Uncle Sam Wants to Protect Blockchain Technology

On August 27, 2020, the head of the U.S. Department of Justice’s Antitrust Division (“DOJ”), Makan Delrahim, spoke at the Thirteenth Annual Conference on Innovation Economics and emphasized that one of the DOJ’s top priorities is to protect innovation and ensure that antitrust laws do not act as an impediment to the burgeoning cryptocurrency market.  COVID-19 has illuminated the importance of innovative solutions, as businesses develop new ways to operate during the pandemic. In particular, Delrahim highlighted blockchain as an innovative technology that the DOJ seeks to protect because of its potential to topple existing monopoly structures. 

Blockchain technology is essentially a shared ledger of information and transactions that is distributed across a number of computers on the network, the ledger updates with every transaction on each computer and is viewable by anyone with access to that particular blockchain at any time.  In traditional networking solutions, the company that owns or controls the network infrastructure (the intermediary) may be able to raise the cost of doing business on the network as it becomes larger.  In contrast, blockchain technology can operate a network without a centralized intermediary, resulting in potentially lower networking costs and limiting the concentration of market power.

Although blockchain technology offers tremendous value, Delrahim also underscored the potential for abuse.  He noted that those with current market power could use blockchain technology in an anti-competitive manner. This is particularly a concern with closed or permissioned blockchain networks where only insiders are allowed to operate a computer on the network. For example, seafood harvesters could collusively condition access to a permissioned blockchain, which tracks useful supply chain data, on agreeing to certain prices or output.  Such collusive activity would cause tremendous harm to competition and consumers.

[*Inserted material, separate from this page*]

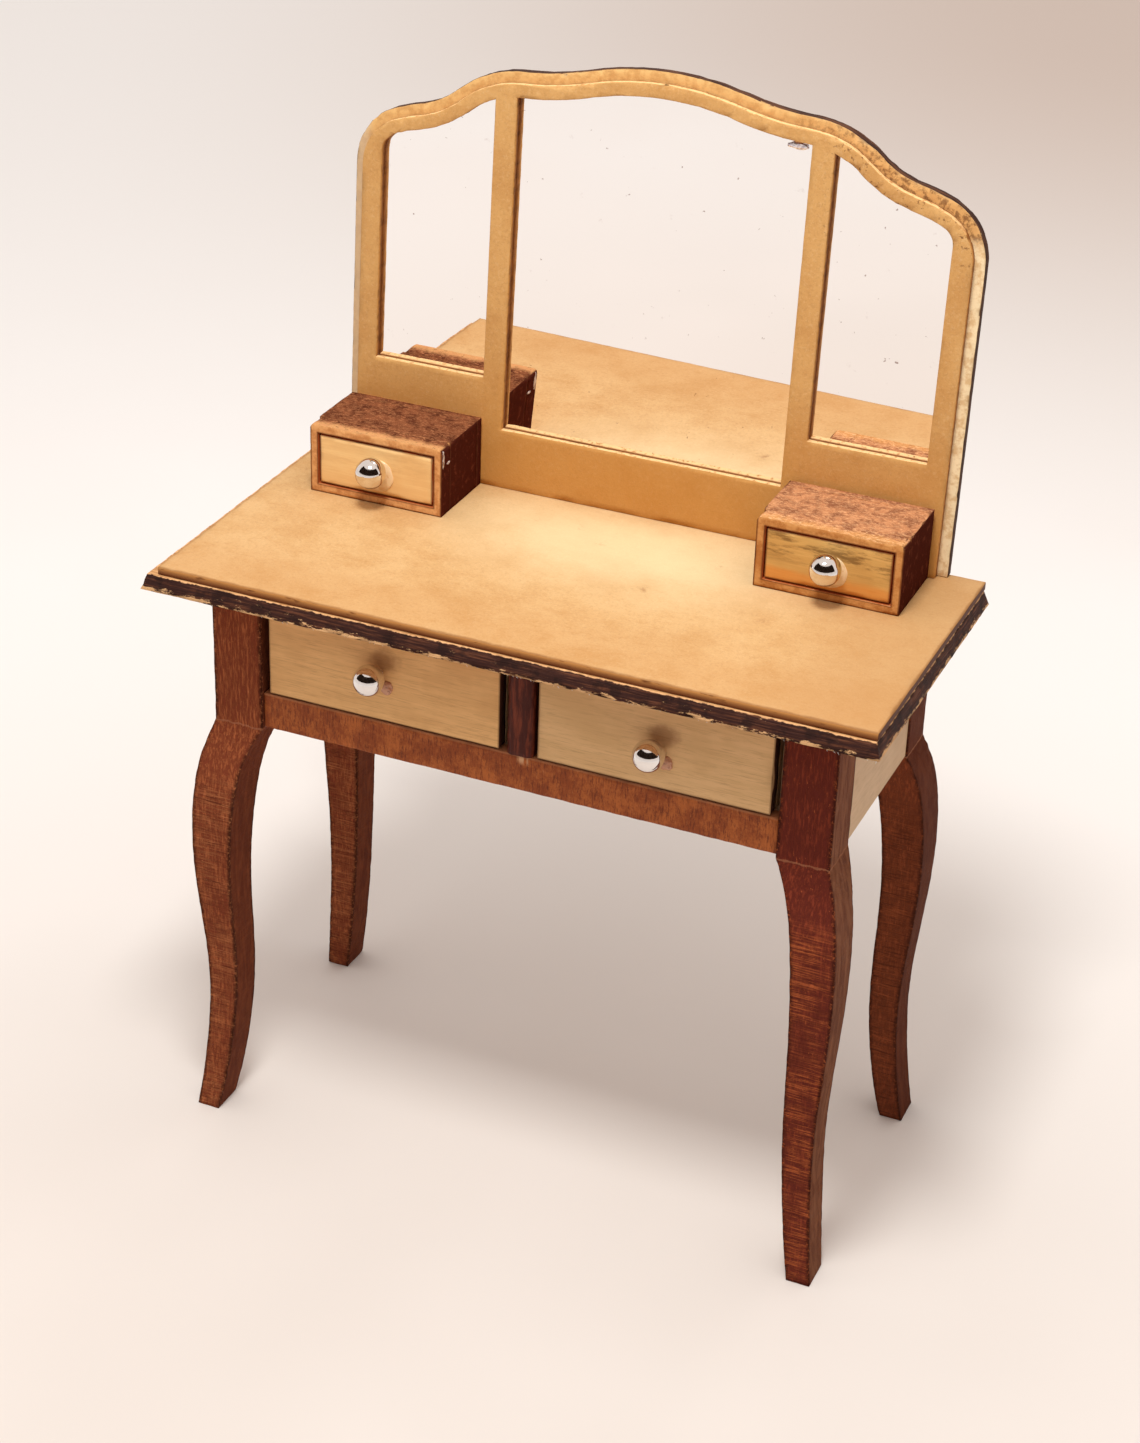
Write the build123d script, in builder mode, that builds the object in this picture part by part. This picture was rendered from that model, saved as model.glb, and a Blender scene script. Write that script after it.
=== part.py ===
"""Miniature dressing table: a laser-cut ply and card table with a three-part mirror and four drawers."""

from build123d import *
import os
from math import cos, radians, sin, sqrt

os.makedirs("parts", exist_ok=True)

# ---- Driving dimensions, in millimetres ----

# Tabletop
top_width = 72.4                # upper face of the top board
top_depth = 32.8
top_thickness = 1.55
edge_flare = 0.5                # the cut sides slope outward by this much at the bottom
sheet_thickness = 0.85
sheet_left_rim = 1.05           # strips of the board that the card sheet leaves bare
sheet_front_rim = 0.25
sheet_rear_reach = 0.3          # the card passes the board's upper rear edge by this much

# Legs
leg_height = 60.95              # floor to the underside of the top board
block_width = 5.25
block_depth = 5.35
block_height = 15.15
side_overhang = 4.45            # from the top board's upper edge to the blocks' outer faces
front_overhang = 4.3
rear_overhang = 0.1
knee_reach = 1.97               # how far the knee stands out beyond the block

# Down the curved part of a leg, from the block to the floor: shares of its height, of the knee's
# outward reach, and of the block's width and depth
leg_height_shares = [1.00, 0.94, 0.80, 0.60, 0.35, 0.20, 0.00]
leg_reach_shares = [0.00, 0.47, 0.96, 0.94, 0.57, 0.69, 1.20]
leg_width_shares = [1.000, 0.915, 0.850, 0.750, 0.610, 0.555, 0.475]
leg_depth_shares = [1.000, 0.985, 0.955, 0.820, 0.740, 0.745, 0.700]

# Rails, aprons and the drawer well
rail_height = 3.8
rail_thickness = 1.5
rail_lift = 0.2                 # the rail's lower edge is this far above the end of the blocks
rail_setback = 0.3
post_width = 2.83
post_depth = 2.0
post_offset = 0.65              # the post stands this far right of the middle
post_rounding = 0.8
apron_thickness = 1.5
apron_recess = 0.2
shelf_thickness = 1.0
guide_height = 7.0
guide_clearance = 0.3           # between a drawer's side and its guide

# Main drawers
drawer_setback = 0.25           # drawer fronts behind the blocks' front faces
drawer_front_thickness = 1.5
drawer_side_height = 9.0
drawer_wall = 0.9
drawer_bottom_thickness = 0.8
drawer_lift = 0.2               # clearance under a drawer
drawer_headroom = 0.25          # clearance above its front
drawer_stop_gap = 0.3           # clearance behind it when it is shut
drawer_leg_gaps = {"left": 0.75, "right": 0.85}
drawer_post_gaps = {"left": 0.65, "right": 0.45}
drawer_knob_offset = {"left": -0.67, "right": 0.12}   # right of the middle of its front
drawer_knob_rise = {"left": 4.95, "right": 4.1}

# Knobs: a ball on a collar, with a shank through the drawer front
knob_radius = 1.55
knob_collar_radius = 0.8
knob_collar_height = 0.3
shank_radius = 0.45
shank_clearance = 0.02
shank_tail = 0.3                # the shank's end stands out inside the drawer

# Small drawer cases on the tabletop
case_width = 14.45
case_depth = 9.15
case_height = 7.2
case_wall = 0.9
case_front_thickness = 2.0
case_back_thickness = 1.0
case_rounding = 0.5
case_inset = {"left": 0.78, "right": 1.7}   # from the mirror's side to the case's outer wall

# Small drawers
small_gap = 0.18                # all round a small drawer's front
small_front_thickness = 1.2
small_setback = 0.1
small_wall = 0.6
small_bottom_thickness = 0.5
small_side_height = 4.2
small_stop_gap = 0.25
small_knob_offset = 0.25
small_knob_rise = 0.35

# Mirror
mirror_height = 43.8            # of the back board, up its own slope
mirror_end_gap = {"left": 4.9, "right": 3.56}   # from the top board's ends to the mirror's sides
mirror_front = 1.45             # from the mirror's foot to the top board's upper rear edge
mirror_lean = 3.5               # degrees back from upright
back_thickness = 1.1
frame_thickness = 0.8
glass_thickness = 0.5
frame_inset = 1.05              # the back board's edge stands out this far round the frame
glass_inset = 2.05
glass_foot = 3.0
window_band = 2.4               # from the back board's edge to the windows' curved tops
outer_stile = 3.1
inner_stile = 2.25
centre_window_width = 29.5
centre_sill = 6.13
side_sill = 11.2
window_rounding = 2.0

# The back board's edge from the middle of its crown to its upright side: the arcs' radii as shares
# of half its width, and the slope, in degrees, at which each ends
arc_radius_shares = [0.960, 0.907, 0.350, 0.300, 0.719, 0.191]
arc_end_slopes = [-15, -2, -40, -13, -20, -90]

# ---- Derived levels and faces ----

board_top = leg_height + top_thickness
deck = board_top + sheet_thickness
block_bottom = leg_height - block_height
rail_bottom = block_bottom + rail_lift
rail_top = rail_bottom + rail_height

# The frame's origin is under the middle of the whole object, so the table stands a little forward
lean = radians(mirror_lean)
mirror_thickness = frame_thickness + back_thickness
front_reach = top_depth / 2 + edge_flare
rear_reach = top_depth / 2 - mirror_front + mirror_height * sin(lean) + mirror_thickness * cos(lean)
table_y = (front_reach - rear_reach) / 2

block_outer_x = top_width / 2 - side_overhang
block_inner_x = block_outer_x - block_width
block_front_y = table_y - top_depth / 2 + front_overhang
block_rear_y = table_y + top_depth / 2 - rear_overhang
front_block_back_y = block_front_y + block_depth
rear_block_face_y = block_rear_y - block_depth

rail_front_y = block_front_y + rail_setback
rail_back_y = rail_front_y + rail_thickness
post_back_y = block_front_y + post_depth
back_apron_outer_y = block_rear_y - apron_recess
back_apron_inner_y = back_apron_outer_y - apron_thickness
mirror_y = table_y + top_depth / 2 - mirror_front
mirror_sides = {
    "left": -top_width / 2 + mirror_end_gap["left"],
    "right": top_width / 2 - mirror_end_gap["right"],
}
mirror_x = (mirror_sides["left"] + mirror_sides["right"]) / 2
half_width = (mirror_sides["right"] - mirror_sides["left"]) / 2
case_front_y = mirror_y - case_depth
case_x = {
    "left": mirror_sides["left"] + case_inset["left"] + case_width / 2,
    "right": mirror_sides["right"] - case_inset["right"] - case_width / 2,
}


def save(builder, name):
    """Label a finished piece and write it to its own file."""
    builder.part.label = name
    export_step(builder.part, f"parts/{name}.step")


def block(x, y, z, mode=Mode.ADD):
    """A box between two values on each axis, added to the part being built or cut from it."""
    with BuildSketch(Plane.XY.offset(z[0])) as footprint:
        with Locations(((x[0] + x[1]) / 2, (y[0] + y[1]) / 2)):
            Rectangle(x[1] - x[0], y[1] - y[0])
    extrude(footprint.sketch, amount=z[1] - z[0], mode=mode)


# ---- Tabletop ----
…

In an effort to combat such potentially anticompetitive activities, Delrahim noted that the DOJ is taking proactive measures to understand how emerging technologies work and how they can affect competition. The Antitrust Division has implemented a new initiative to train its attorneys and economists in innovative technologies such as blockchain technology, machine learning, and artificial intelligence, to prepare itself for monopolists who may take advantage of these new technologies.

Delrahim’s speech is an acknowledgement that the DOJ looks favorably on innovative technologies, in particular blockchain solutions.  The DOJ wants to protect and promote the growth of these technologies by combating anticompetitive behavior.  Delrahim’s speech is also an important signal that the DOJ is focused on potentially anti-competitive applications of blockchain technology.  Any group of firms that are considering working together in developing a blockchain technology solution in their industry should take appropriate precautions to make sure their activities do not constitute a violation of U.S. anti-trust laws.